The Gujarat project is being studied not just for its contribution to India’s sustainable energy resources, but also for demonstrating the rare ability to complete a large-scale, multi-stakeholder infrastructure project in a remarkable timeframe.
Unfortunately, this is the exception that proves the rule. Many of India’s mega projects have become stuck. Bank loans to them are at risk. Investors in them have got their fingers badly burned. Worse, large projects are not delivering what was expected of them. They have created problems for the country’s financial systems, too.
The alternative approach is to rely on networks of small enterprises that are more adjustable and scaleable than large-scale projects locked in place. Small dispersed enterprises connected to large networks can be very effective for management of the country’s strained water resources and for producing energy from renewable sources.
Smaller projects are also quicker to get off the ground. Their footprint is smaller. Producers and consumers are generally closer together. Many small projects can be connected into a large network which gives the combined enterprise large scale and reach too. Modern communications technologies enable small projects to network and scale up in ways that were not feasible before.

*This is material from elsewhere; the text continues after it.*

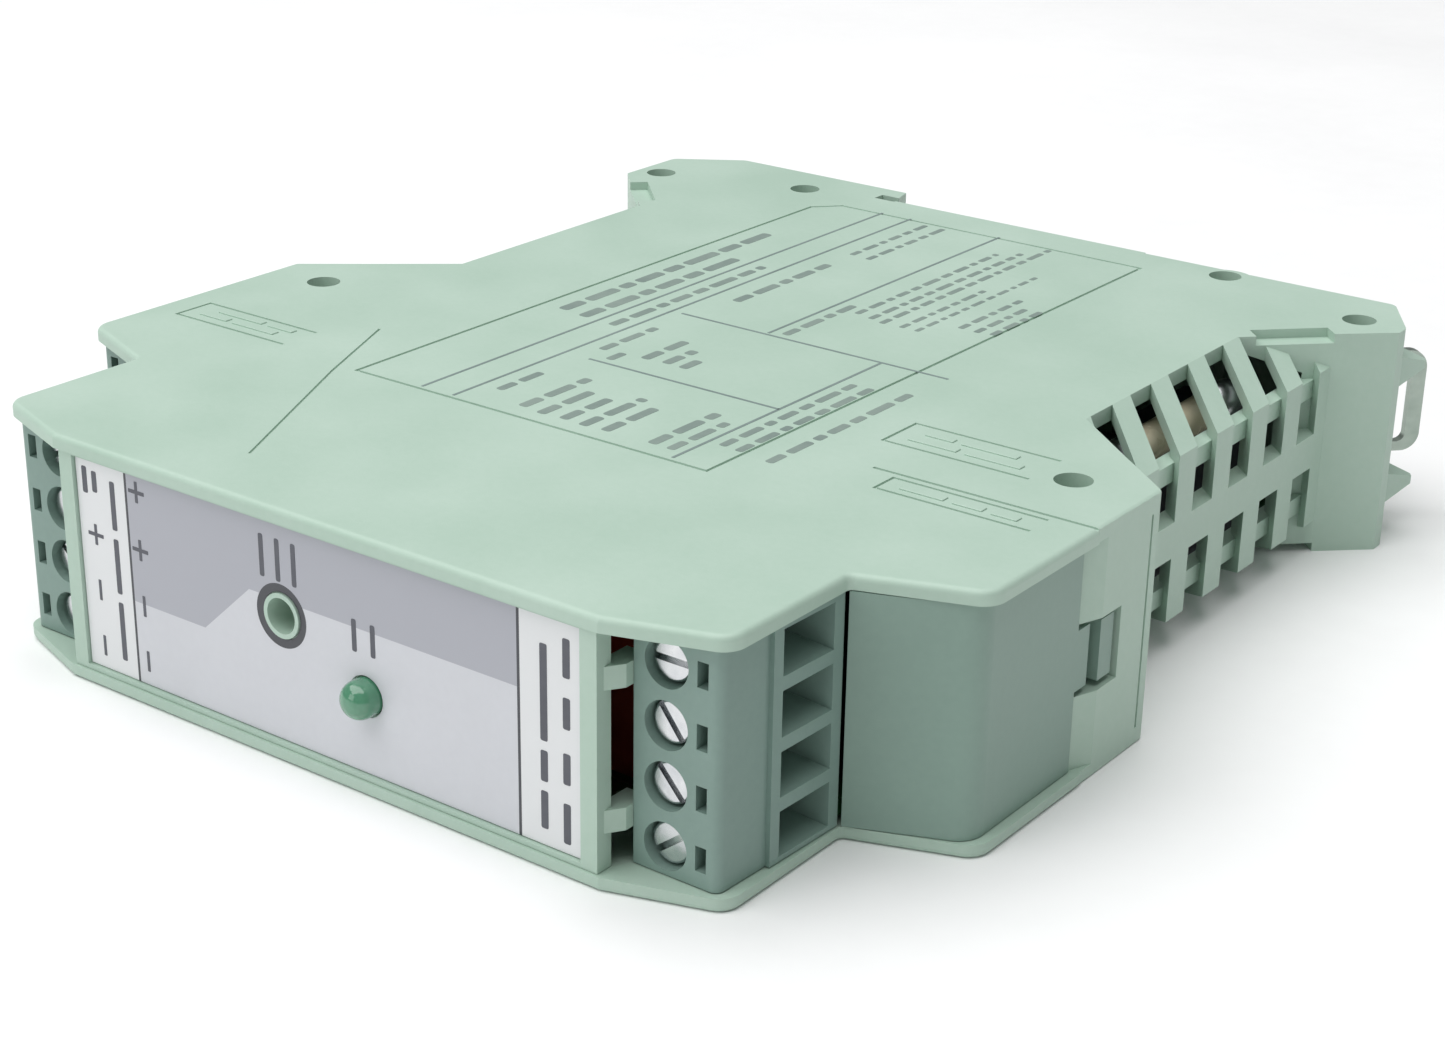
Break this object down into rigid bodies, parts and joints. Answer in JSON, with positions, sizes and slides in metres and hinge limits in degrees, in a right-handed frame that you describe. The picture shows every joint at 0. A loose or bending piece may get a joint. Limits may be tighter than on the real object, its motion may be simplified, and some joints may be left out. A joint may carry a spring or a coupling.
{
  "type": "din rail power supply",
  "caption": "Slim DIN rail power supply in a pale green plastic housing with pluggable screw terminals, louvred vents and a sprung metal foot latch.",
  "frame": {"origin": "centre of the bounding box in X and Y, bottom face of the lower side plate in Z", "axes": "+X along the module's mounted height, towards the input end; +Y from the labelled front towards the rail; +Z through the 22.5 mm module width"},
  "size_m": [0.099, 0.115, 0.0225],
  "materials": {
    "housing_plastic": "fine matt moulded polyamide, pale sage green",
    "terminal_plastic": "fine matt moulded polyamide, sage green, slightly deeper",
    "label_film": "satin film, grey blue and light grey fields on white",
    "green_lens": "clear green moulded light pipe, glossy",
    "component_blue": "blue moulded trimmer case",
    "component_white": "white trimmer rotor",
    "latch_steel": "passivated zinc plated sheet steel, greenish grey",
    "spring_steel": "drawn spring wire",
    "board_laminate": "green solder resist on glass laminate",
    "ferrite": "dark sintered ferrite",
    "winding_tape": "yellow polyester winding tape",
    "component_black": "black moulded component cases and sleeves",
    "heat_sink_aluminium": "plain extruded aluminium",
    "component_red": "red dipped film capacitor case",
    "component_cream": "cream glazed ceramic",
    "screw_nickel": "bright nickel plated screw",
    "cage_nickel": "nickel plated clamping cage",
    "contact_tin": "tin plated copper alloy"
  },
  "bodies": {
    "housing": {"upper_shell": "housing_plastic", "lower_shell": "housing_plastic", "assembly_pins": "housing_plastic", "front_frame": "housing_plastic", "blanking_cover": "housing_plastic", "front_label": "label_film", "led_lens": "green_lens", "indicator_led": "green_lens", "trimmer_body": "component_blue", "latch_spring": "spring_steel", "circuit_board": "board_laminate", "transformer_core": "ferrite", "transformer_winding": "winding_tape", "bulk_capacitor": "component_black", "output_capacitors": "component_black", "heat_sink": "heat_sink_aluminium", "power_transistor": "component_black", "line_filter": "component_black", "film_capacitor": "component_red", "ceramic_fuse": "component_cream", "optocoupler": "component_black", "header_output": "terminal_plastic", "header_pins_output": "contact_tin", "header_signal": "terminal_plastic", "header_pins_signal": "contact_tin", "header_input": "terminal_plastic", "header_pins_input": "contact_tin"},
    "trimmer": {"trimmer_rotor": "component_white"},
    "latch": {"foot_latch": "latch_steel"},
    "output_plug": {"plug_output": "terminal_plastic", "contacts_output": "contact_tin"},
    "output_screw_1": {"screw_output_1": "screw_nickel"},
    "output_cage_1": {"cage_output_1": "cage_nickel"},
    "output_screw_2": {"screw_output_2": "screw_nickel"},
    "output_cage_2": {"cage_output_2": "cage_nickel"},
    "output_screw_3": {"screw_output_3": "screw_nickel"},
    "output_cage_3": {"cage_output_3": "cage_nickel"},
    "output_screw_4": {"screw_output_4": "screw_nickel"},
    "output_cage_4": {"cage_output_4": "cage_nickel"},
    "signal_plug": {"plug_signal": "terminal_plastic", "contacts_signal": "contact_tin"},
    "signal_screw_1": {"screw_signal_1": "screw_nickel"},
    "signal_cage_1": {"cage_signal_1": "cage_nickel"},
    "signal_screw_2": {"screw_signal_2": "screw_nickel"},
    "signal_cage_2": {"cage_signal_2": "cage_nickel"},
    "signal_screw_3": {"screw_signal_3": "screw_nickel"},
    "signal_cage_3": {"cage_signal_3": "cage_nickel"},
    "signal_screw_4": {"screw_signal_4": "screw_nickel"},
    "signal_cage_4": {"cage_signal_4": "cage_nickel"},
    "input_plug": {"plug_input": "terminal_plastic", "contacts_input": "contact_tin"},
    "input_screw_1": {"screw_input_1": "screw_nickel"},
    "input_cage_1": {"cage_input_1": "cage_nickel"},
    "input_screw_2": {"screw_input_2": "screw_nickel"},
    "input_cage_2": {"cage_input_2": "cage_nickel"},
    "input_screw_3": {"screw_input_3": "screw_nickel"},
    "input_cage_3": {"cage_input_3": "cage_nickel"},
    "input_screw_4": {"screw_input_4": "screw_nickel"},
    "input_cage_4": {"cage_input_4": "cage_nickel"}
  },
  "joints": [
    {"name": "trimmer_turn", "type": "hinge", "parent": "housing", "child": "trimmer", "pos_m": [-0.0035, -0.0494, 0.013], "axis": [0, 1, 0], "range_deg": [-135, 135]},
    {"name": "latch_slide", "type": "slide", "parent": "housing", "child": "latch", "axis": [1, 0, 0], "range_m": [0, 0.0035], "stiffness_N_per_m": 900, "springref_m": -0.004, "deforming": ["latch_spring"]},
    {"name": "output_plug_pull", "type": "slide", "parent": "housing", "child": "output_plug", "axis": [0, -1, 0], "range_m": [0, 0.014]},
    {"name": "output_screw_turn_1", "type": "hinge", "parent": "output_plug", "child": "output_screw_1", "pos_m": [-0.0332, -0.0479, 0.01875], "axis": [0, 1, 0], "range_deg": [0, 1081]},
    {"name": "output_cage_lift_1", "type": "slide", "parent": "output_plug", "child": "output_cage_1", "axis": [0, -1, 0], "range_m": [0, 0.0015]},
    {"name": "output_screw_turn_2", "type": "hinge", "parent": "output_plug", "child": "output_screw_2", "pos_m": [-0.0332, -0.0479, 0.01375], "axis": [0, 1, 0], "range_deg": [0, 1081]},
    {"name": "output_cage_lift_2", "type": "slide", "parent": "output_plug", "child": "output_cage_2", "axis": [0, -1, 0], "range_m": [0, 0.0015]},
    {"name": "output_screw_turn_3", "type": "hinge", "parent": "output_plug", "child": "output_screw_3", "pos_m": [-0.0332, -0.0479, 0.00875], "axis": [0, 1, 0], "range_deg": [0, 1081]},
    {"name": "output_cage_lift_3", "type": "slide", "parent": "output_plug", "child": "output_cage_3", "axis": [0, -1, 0], "range_m": [0, 0.0015]},
    {"name": "output_screw_turn_4", "type": "hinge", "parent": "output_plug", "child": "output_screw_4", "pos_m": [-0.0332, -0.0479, 0.00375], "axis": [0, 1, 0], "range_deg": [0, 1081]},
    {"name": "output_cage_lift_4", "type": "slide", "parent": "output_plug", "child": "output_cage_4", "axis": [0, -1, 0], "range_m": [0, 0.0015]},
    {"name": "signal_plug_pull", "type": "slide", "parent": "housing", "child": "signal_plug", "axis": [0, -1, 0], "range_m": [0, 0.014]},
    {"name": "signal_screw_turn_1", "type": "hinge", "parent": "signal_plug", "child": "signal_screw_1", "pos_m": [-0.0436, -0.0296, 0.01875], "axis": [0, 1, 0], "range_deg": [0, 1081]},
    {"name": "signal_cage_lift_1", "type": "slide", "parent": "signal_plug", "child": "signal_cage_1", "axis": [0, -1, 0], "range_m": [0, 0.0015]},
    {"name": "signal_screw_turn_2", "type": "hinge", "parent": "signal_plug", "child": "signal_screw_2", "pos_m": [-0.0436, -0.0296, 0.01375], "axis": [0, 1, 0], "range_deg": [0, 1081]},
    {"name": "signal_cage_lift_2", "type": "slide", "parent": "signal_plug", "child": "signal_cage_2", "axis": [0, -1, 0], "range_m": [0, 0.0015]},
    {"name": "signal_screw_turn_3", "type": "hinge", "parent": "signal_plug", "child": "signal_screw_3", "pos_m": [-0.0436, -0.0296, 0.00875], "axis": [0, 1, 0], "range_deg": [0, 1081]},
    {"name": "signal_cage_lift_3", "type": "slide", "parent": "signal_plug", "child": "signal_cage_3", "axis": [0, -1, 0], "range_m": [0, 0.0015]},
    {"name": "signal_screw_turn_4", "type": "hinge", "parent": "signal_plug", "child": "signal_screw_4", "pos_m": [-0.0436, -0.0296, 0.00375], "axis": [0, 1, 0], "range_deg": [0, 1081]},
    {"name": "signal_cage_lift_4", "type": "slide", "parent": "signal_plug", "child": "signal_cage_4", "axis": [0, -1, 0], "range_m": [0, 0.0015]},
    {"name": "input_plug_pull", "type": "slide", "parent": "housing", "child": "input_plug", "axis": [0, -1, 0], "range_m": [0, 0.014]},
    {"name": "input_screw_turn_1", "type": "hinge", "parent": "input_plug", "child": "input_screw_1", "pos_m": [0.0332, -0.0479, 0.01875], "axis": [0, 1, 0], "range_deg": [0, 1081]},
    {"name": "input_cage_lift_1", "type": "slide", "parent": "input_plug", "child": "input_cage_1", "axis": [0, -1, 0], "range_m": [0, 0.0015]},
    {"name": "input_screw_turn_2", "type": "hinge", "parent": "input_plug", "child": "input_screw_2", "pos_m": [0.0332, -0.0479, 0.01375], "axis": [0, 1, 0], "range_deg": [0, 1081]},
    {"name": "input_cage_lift_2", "type": "slide", "parent": "input_plug", "child": "input_cage_2", "axis": [0, -1, 0], "range_m": [0, 0.0015]},
    {"name": "input_screw_turn_3", "type": "hinge", "parent": "input_plug", "child": "input_screw_3", "pos_m": [0.0332, -0.0479, 0.00875], "axis": [0, 1, 0], "range_deg": [0, 1081]},
    {"name": "input_cage_lift_3", "type": "slide", "parent": "input_plug", "child": "input_cage_3", "axis": [0, -1, 0], "range_m": [0, 0.0015]},
    {"name": "input_screw_turn_4", "type": "hinge", "parent": "input_plug", "child": "input_screw_4", "pos_m": [0.0332, -0.0479, 0.00375], "axis": [0, 1, 0], "range_deg": [0, 1081]},
    {"name": "input_cage_lift_4", "type": "slide", "parent": "input_plug", "child": "input_cage_4", "axis": [0, -1, 0], "range_m": [0, 0.0015]}
  ],
  "couplings": [
    {"joint": "output_screw_turn_1", "follows": "output_cage_lift_1", "rad_per_m": 12566},
    {"joint": "output_screw_turn_2", "follows": "output_cage_lift_2", "rad_per_m": 12566},
    {"joint": "output_screw_turn_3", "follows": "output_cage_lift_3", "rad_per_m": 12566},
    {"joint": "output_screw_turn_4", "follows": "output_cage_lift_4", "rad_per_m": 12566},
    {"joint": "signal_screw_turn_1", "follows": "signal_cage_lift_1", "rad_per_m": 12566},
    {"joint": "signal_screw_turn_2", "follows": "signal_cage_lift_2", "rad_per_m": 12566},
    {"joint": "signal_screw_turn_3", "follows": "signal_cage_lift_3", "rad_per_m": 12566},
    {"joint": "signal_screw_turn_4", "follows": "signal_cage_lift_4", "rad_per_m": 12566},
    {"joint": "input_screw_turn_1", "follows": "input_cage_lift_1", "rad_per_m": 12566},
    {"joint": "input_screw_turn_2", "follows": "input_cage_lift_2", "rad_per_m": 12566},
    {"joint": "input_screw_turn_3", "follows": "input_cage_lift_3", "rad_per_m": 12566},
    {"joint": "input_screw_turn_4", "follows": "input_cage_lift_4", "rad_per_m": 12566}
  ]
}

In a large country with the diversity of ecologies and cultures that India has, and a country in which political and administrative power has to be distributed, a few very large enterprises is not a practical way to produce results. Better results would come from many smaller ones.
Networks of small enterprises are beginning to grow in India. Producer cooperatives of local weavers and carpet makers are being connected into large marketing networks with international reach. Small BPO centers are springing up in small towns.
India’s government has also recognized the power of small enterprises. The country’s Manufacturing Plan focuses on SMEs and strengthening of clusters of SMEs. The national water policy to manage the country’s pressing water problems has also shifted attention towards local actions.